There is one scenario where I feel board observers are OK. VC partners will often ask to have an associate attend board meetings along with them. I don’t see any problem with this for entrepreneurs. I’ve never seen a junior VC person speak out and try to drive the conversation with the partner also in attendance. They’re there to become more knowledgeable about your business since they may end up doing analysis down the road and also to get a bit of experience.
What to do if you need to have a board observer? It’s clear there are times where yielding to a board observer ends up to be the most expedient solution and the person observing is a person management or investors already know. I have myself accepted observers in this scenario.

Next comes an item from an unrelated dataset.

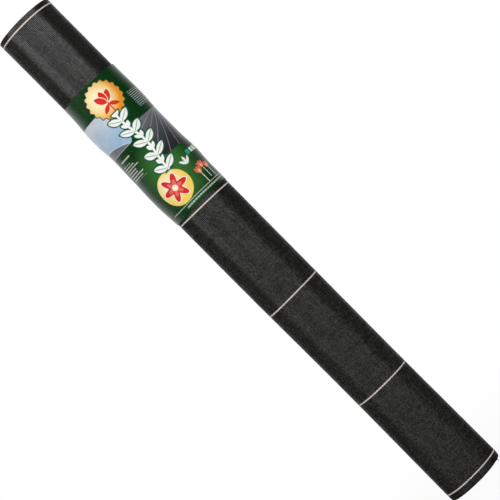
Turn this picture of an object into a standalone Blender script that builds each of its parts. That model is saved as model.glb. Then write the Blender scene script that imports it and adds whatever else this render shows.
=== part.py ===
"""A roll of woven weed control fabric, wound on a cardboard tube and held by a printed sleeve.

Metres, +Z up. The roll stands on its lower end: its axis is Z, and the origin is the middle of
that end. The front of the roll faces -Y, and the fabric's free edge is at the back.
"""

import math

import bmesh
import bpy

# Driving dimensions
fabric_width = 1.000
roll_diameter = 0.1020
core_outer_diameter = 0.038
core_wall = 0.0025

# The real sheet makes about 45 turns. The solid has 20 thicker ones in the same space.
turn_count = 20
turn_gap = 0.0005
steps_per_turn = 40

# Gap between two pieces that touch on the real roll
touch_gap = 0.0003

# Adhesive tapes: one under the fabric's first edge, two over its free edge
tape_thickness = 0.0002
tape_width = 0.048
start_tape_length = 0.040
tail_tape_length = 0.080
tail_tape_ramp_length = 0.008
tail_tape_spacing_shares = (0.5, 2.5)
tail_tape_names = ("tail_tape_lower", "tail_tape_middle")

# Pale guide lines, woven in parallel with the sheet's length
guide_line_count = 6
guide_line_width = 0.0019
guide_line_thickness = 0.0002
guide_line_upper_margin = 0.0093
guide_line_lower_margin = 0.0131
guide_line_tail_margin = 0.0012

# Printed sleeve: one turn of film with a lap at the back
sleeve_height = 0.2494
sleeve_top_margin = 0.144
sleeve_film = 0.0004
sleeve_slide_clearance = 0.00035
sleeve_lap_length = 0.024
sleeve_lap_gap = 0.0006
sleeve_lap_ramp_length = 0.012
sleeve_lap_lead_length = 0.0015
sleeve_tail_ramp_length = 0.018
sleeve_steps_per_turn = 72
seam_tape_width = 0.020
seam_tape_end_margin = 0.004
seam_tape_ramp_length = 0.003

# Azimuths, anticlockwise from +X as seen from above
free_edge_azimuth = math.radians(75.0)
sleeve_start_azimuth = math.radians(110.0)
tape_step = math.radians(3.0)
smooth_angle = math.radians(35.0)
full_turn = 2.0 * math.pi

# Values of the modelling tools
merge_distance = 0.0001
millimetres_per_metre = 1000.0

# Sizes that follow from the driving dimensions. The outer turn's mean radius is half a pitch
# under the free edge's, and it gives the roll's diameter.
core_radius = core_outer_diameter / 2.0
first_turn_radius = core_radius + touch_gap + tape_thickness + touch_gap
layer_pitch = (roll_diameter / 2.0 + turn_gap - first_turn_radius) / (turn_count + 0.5)
layer_thickness = layer_pitch - turn_gap
free_edge_radius = first_turn_radius + turn_count * layer_pitch + layer_thickness
guide_lines_reach = fabric_width - guide_line_upper_margin - guide_line_lower_margin
guide_line_spacing = guide_lines_reach / (guide_line_count - 1)
sleeve_bottom = fabric_width - sleeve_top_margin - sleeve_height
sleeve_lift = touch_gap + max(tape_thickness, guide_line_thickness) + sleeve_slide_clearance
sleeve_lap_lift = sleeve_film + sleeve_lap_gap


def clear_scene():
    """Remove whatever the file holds before the roll is made."""
    for thing in list(bpy.data.objects):
        bpy.data.objects.remove(thing, do_unlink=True)


def finish(name, colour, roughness, metallic=0.0):
    """A plain material with one colour."""
    material = bpy.data.materials.new(name)
    material.use_nodes = True
    shader = material.node_tree.nodes["Principled BSDF"]
    shader.inputs["Base Color"].default_value = (*colour, 1.0)
    shader.inputs["Roughness"].default_value = roughness
    shader.inputs["Metallic"].default_value = metallic
    return material


def ease(share):
    """A smooth rise from 0 to 1, level at both ends."""
    held = min(max(share, 0.0), 1.0)
    return held * held * (3.0 - 2.0 * held)


def angle_of(length):
    """The angle that a length takes on the roll's outside."""
    return length / free_edge_radius


def steps_between(start, end, step):
    """Azimuths from start to end, evenly spaced at about the given step."""
    count = max(1, round((end - start) / step))
    return [start + (end - start) * index / count for index in range(count + 1)]


def turns_back(azimuth):
    """How far an azimuth lies behind the free edge, from 0 up to 1 turn."""
    return ((free_edge_azimuth - azimuth) / full_turn) % 1.0


def over_the_roll(azimuth, lift, ramp):
    """Radius of a skin on the outer turn, which steps down past the free edge within the ramp."""
    back = turns_back(azimuth)
    ramp_share = ramp / full_turn
    bridge = layer_pitch * ease((back - 1.0 + ramp_share) / ramp_share)
    return free_edge_radius - layer_pitch * back + bridge + lift


def polar(radius, azimuth, height):
    """A point from its radius, azimuth and height."""
    return (radius * math.cos(azimuth), radius * math.sin(azimuth), height)


def make_strip_mesh(name, azimuths, inner, thickness, height):
    """A closed strip on edge around Z. inner holds the radius of its inner side at each azimuth."""
    shape = bmesh.new()
    sections = []
    for azimuth, radius in zip(azimuths, inner):
        corners = (
            polar(radius, azimuth, 0.0),
            polar(radius + thickness, azimuth, 0.0),
            polar(radius + thickness, azimuth, height),
            polar(radius, azimuth, height),
        )
        sections.append([shape.verts.new(corner) for corner in corners])
    for near, far in zip(sections, sections[1:]):
        for corner in range(4):
            after = (corner + 1) % 4
            shape.faces.new((near[corner], far[corner], far[after], near[after]))
    shape.faces.new(sections[0])
    shape.faces.new(reversed(sections[-1]))
    bmesh.ops.recalc_face_normals(shape, faces=shape.faces)
    mesh = bpy.data.meshes.new(name)
    shape.to_mesh(mesh)
    shape.free()
    mesh.shade_smooth()
    mesh.set_sharp_from_angle(angle=smooth_angle)
    return mesh


def place(name, mesh, material, height, parent=None):
    """Put a mesh on the roll's axis at a height, or on its parent's axis at a height above it."""
    thing = bpy.data.objects.new(name, mesh)
    thing.location = (0.0, 0.0, height)
    thing.parent = parent
    bpy.context.scene.collection.objects.link(thing)
    if not mesh.materials:
        mesh.materials.append(material)
    return thing


def make_core_tube():
    """The cardboard tube, flush with both ends of the fabric."""
    inner = core_radius - core_wall
    profile = (
        (core_radius, fabric_width),
        (core_radius, 0.0),
        (inner, 0.0),
        (inner, fabric_width),
    )
    shape = bmesh.new()
    corners = [shape.verts.new((across, 0.0, up)) for across, up in profile]
    for corner, after in zip(corners, corners[1:] + corners[:1]):
        shape.edges.new((corner, after))
    mesh = bpy.data.meshes.new("core_tube")
    shape.to_mesh(mesh)
    shape.free()
    tube = place("core_tube", mesh, finish("cardboard", (0.36, 0.24, 0.14), 0.9), 0.0)
    turned = tube.modifiers.new("turned", "SCREW")
    turned.angle = full_turn
    turned.screw_offset = 0.0
    turned.steps = steps_per_turn
    turned.render_steps = steps_per_turn
    turned.use_merge_vertices = True
    turned.merge_threshold = merge_distance
    turned.use_smooth_shade = True


def make_start_tape():
    """The tape between the tube and the first edge of the fabric, which it holds."""
    start = free_edge_azimuth
    end = start + start_tape_length / core_radius
    azimuths = steps_between(start, end, tape_step)
    inner = [core_radius + touch_gap] * len(azimuths)
    mesh = make_strip_mesh("start_tape", azimuths, inner, tape_thickness, tape_width)
    middle = (fabric_width - tape_width) / 2.0
    place("start_tape", mesh, finish("start_tape_film", (0.62, 0.55, 0.40), 0.45), middle)


def winding_path():
    """Azimuths and inner radii of the wound sheet, from its first edge to its free edge."""
    start = free_edge_azimuth - turn_count * full_turn
    azimuths = steps_between(start, free_edge_azimuth, full_turn / steps_per_turn)
    inner = [
        first_turn_radius + layer_pitch * (azimuth - start) / full_turn for azimuth in azimuths
    ]
    return azimuths, inner


def make_fabric_winding():
    """The sheet, wound in one unbroken spiral."""
    azimuths, inner = winding_path()
    mesh = make_strip_mesh("fabric_winding", azimuths, inner, layer_thickness, fabric_width)
    place("fabric_winding", mesh, finish("woven_black", (0.028, 0.028, 0.031), 0.62), 0.0)
    print_least_gap("fabric_winding", azimuths, inner, layer_thickness)


def make_guide_lines():
    """The pale lines where they show, each along the outer turn at its place across the width."""
    margin = angle_of(guide_line_tail_margin)
    start = free_edge_azimuth - full_turn + margin
    azimuths = steps_between(start, free_edge_azimuth - margin, full_turn / steps_per_turn)
    inner = [
        free_edge_radius - layer_pitch * (free_edge_azimuth - azimuth) / full_turn + touch_gap
        for azimuth in azimuths
    ]
    mesh = make_strip_mesh(
        "guide_line", azimuths, inner, guide_line_thickness, guide_line_width
    )
    pale = finish("pale_tape_yarn", (0.55, 0.49, 0.38), 0.55)
    for index in range(guide_line_count):
        centre = fabric_width - guide_line_upper_margin - index * guide_line_spacing
        place(f"guide_line_{index + 1}", mesh, pale, centre - guide_line_width / 2.0)


def make_tail_tapes():
    """The two tapes that hold the free edge, each midway between two guide lines."""
    half = angle_of(tail_tape_length / 2.0)
    ramp = angle_of(tail_tape_ramp_length)
    azimuths = steps_between(free_edge_azimuth - half, free_edge_azimuth + half, tape_step)
    inner = [over_the_roll(azimuth, touch_gap, ramp) for azimuth in azimuths]
    mesh = make_strip_mesh("tail_tape", azimuths, inner, tape_thickness, tape_width)
    film = finish("tail_tape_film", (0.58, 0.52, 0.38), 0.3)
    for name, share in zip(tail_tape_names, tail_tape_spacing_shares):
        centre = guide_line_lower_margin + share * guide_line_spacing
        place(name, mesh, film, centre - tape_width / 2.0)


def sleeve_inner(travelled):
    """Inner radius of the sleeve after an angle from its inner edge, which its lap covers."""
    ramp = angle_of(sleeve_tail_ramp_length)
    lap_ramp = angle_of(sleeve_lap_ramp_length)
    raised_from = full_turn - angle_of(sleeve_lap_lead_length)
    lap = sleeve_lap_lift * ease((travelled - raised_from + lap_ramp) / lap_ramp)
    return over_the_roll(sleeve_start_azimuth + travelled, sleeve_lift, ramp) + lap


def make_label_sleeve():
    """The printed film round the roll, which slides along it, and the tape that closes its lap."""
    whole = full_turn + angle_of(sleeve_lap_length)
    travels = steps_between(0.0, whole, full_turn / sleeve_steps_per_turn)
    azimuths = [sleeve_start_azimuth + travelled for travelled in travels]
    inner = [sleeve_inner(travelled) for travelled in travels]
    mesh = make_strip_mesh("label_sleeve", azimuths, inner, sleeve_film, sleeve_height)
    printed = finish("printed_film", (0.02, 0.16, 0.045), 0.22)
    sleeve = place("label_sleeve", mesh, printed, sleeve_bottom)
    print_least_gap("label_sleeve", azimuths, inner, sleeve_film)
    make_sleeve_seam_tape(sleeve, whole)


def make_sleeve_seam_tape(sleeve, whole):
    """The clear tape over the sleeve's outer edge. It steps down from the lap to the single film."""
    half = angle_of(seam_tape_width / 2.0)
    ramp = angle_of(seam_tape_ramp_length)
    travels = steps_between(whole - half, whole + half, tape_step / 2.0)
    inner = []
    for travelled in travels:
        above = sleeve_inner(min(travelled, whole))
        below = sleeve_inner(travelled - full_turn)
        down = ease((travelled - whole) / ramp)
        inner.append(above + (below - above) * down + sleeve_film + touch_gap)
    azimuths = [sleeve_start_azimuth + travelled for travelled in travels]
    height = sleeve_height - 2.0 * seam_tape_end_margin
    mesh = make_strip_mesh("sleeve_seam_tape", azimuths, inner, tape_thickness, height)
    clear = finish("clear_tape_film", (0.66, 0.68, 0.66), 0.15)
    place("sleeve_seam_tape", mesh, clear, seam_tape_end_margin, parent=sleeve)


def distance_to_side(point, near, far):
    """Distance in plan from a point to the straight side between two others."""
    along = (far[0] - near[0], far[1] - near[1])
    away = (point[0] - near[0], point[1] - near[1])
    length_squared = along[0] ** 2 + along[1] ** 2
    share = (away[0] * along[0] + away[1] * along[1]) / length_squared
    held = min(max(share, 0.0), 1.0)
    return math.hypot(away[0] - held * along[0], away[1] - held * along[1])


def print_least_gap(name, azimuths, inner, thickness):
    """Print the least gap between a wound strip and its own next turn, measured on its points."""
    inside = [polar(radius, azimuth, 0.0) for azimuth, radius in zip(azimuths, inner)]
    outside = [
        polar(radius + thickness, azimuth, 0.0) for azimuth, radius in zip(azimuths, inner)
    ]
    gaps = []
    for azimuth, point in zip(azimuths, inside):
        for index in range(len(azimuths) - 1):
            if full_turn / 2.0 < azimuth - azimuths[index] < full_turn * 1.5:
                gaps.append(distance_to_side(point, outside[index], outside[index + 1]))
    for azimuth, point in zip(azimuths, outside):
        for index in range(len(azimuths) - 1):
            if full_turn / 2.0 < azimuths[index] - azimuth < full_turn * 1.5:
                gaps.append(distance_to_side(point, inside[index], inside[index + 1]))
    print(f"{name}: least gap to itself {min(gaps) * millimetres_per_metre:.3f} mm")


def main():
    """Build the roll, from its tube outwards."""
    clear_scene()
    make_core_tube()
    make_start_tape()
    make_fabric_winding()
    make_guide_lines()
    make_tail_tapes()
    make_label_sleeve()


main()
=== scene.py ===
"""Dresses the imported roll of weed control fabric: the woven sheet on its cardboard tube, the guide
yarns, the tapes and the printed film sleeve, in a plain white studio. All sizes are in metres."""

import logging
import math
from collections.abc import Sequence
from dataclasses import dataclass, field
from enum import Enum, IntEnum

import bpy
import numpy as np
from mathutils import Matrix, Vector


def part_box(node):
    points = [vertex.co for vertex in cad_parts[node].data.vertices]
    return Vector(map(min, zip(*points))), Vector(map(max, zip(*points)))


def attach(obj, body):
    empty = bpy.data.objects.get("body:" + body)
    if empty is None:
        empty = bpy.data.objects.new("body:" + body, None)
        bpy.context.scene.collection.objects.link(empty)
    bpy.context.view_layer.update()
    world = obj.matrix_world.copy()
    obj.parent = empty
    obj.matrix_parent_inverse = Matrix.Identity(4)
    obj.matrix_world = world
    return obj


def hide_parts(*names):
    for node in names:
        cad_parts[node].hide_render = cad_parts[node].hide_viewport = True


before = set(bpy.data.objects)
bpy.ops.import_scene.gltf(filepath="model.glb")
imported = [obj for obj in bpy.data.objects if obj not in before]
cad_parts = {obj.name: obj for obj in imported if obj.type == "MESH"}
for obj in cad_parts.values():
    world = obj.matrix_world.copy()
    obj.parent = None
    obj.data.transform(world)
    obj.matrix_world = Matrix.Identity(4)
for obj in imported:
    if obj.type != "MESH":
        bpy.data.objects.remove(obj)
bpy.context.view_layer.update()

log = logging.getLogger("weed_fabric_roll")

METRES_MAP = "SheetMetres"
BAKE_MAP = "OFBake"
FULL_TURN = 2 * math.pi
FREE_EDGE_AZIMUTH = math.radians(75)
FRONT_AZIMUTH = math.radians(270)
MM_PER_METRE = 1000.0
SHEET_WIDTH = 1.0
GUIDE_WEFT_PITCH = 0.0042

Colour = tuple[float, float, float, float]
Ink = Colour | bpy.types.NodeSocket


class Body(Enum):
    """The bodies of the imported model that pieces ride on."""

    ROLL = "roll"
    SLEEVE = "sleeve"


class Slot(Enum):
    """The record's material slots."""

    CARDBOARD = "core_cardboard"
    TAPE = "tape"
    FABRIC = "woven_fabric"
    YARN = "guide_yarn"
    FILM = "printed_film"
    CLEAR_TAPE = "clear_tape"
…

In these cases I recommend that you make the position time bound, as in the person can be a board observer for 12 months or 18 months at which point the observer rights automatically cease. That saves you from the awkward conversation down the line when you want a smaller board. And if the person is truly adding value then you can always extend it later.
I know other people seem to have less angst on this topic than I do. Mine comes from the experience of watching discussions get totally skewed or torpedoed by observers. Obviously this also happens from board members but at least they should be entitled to skew the debate.
I’d love to know in the comments what other people think about this topic. Anyone else have good/bad experiences? Is it just me?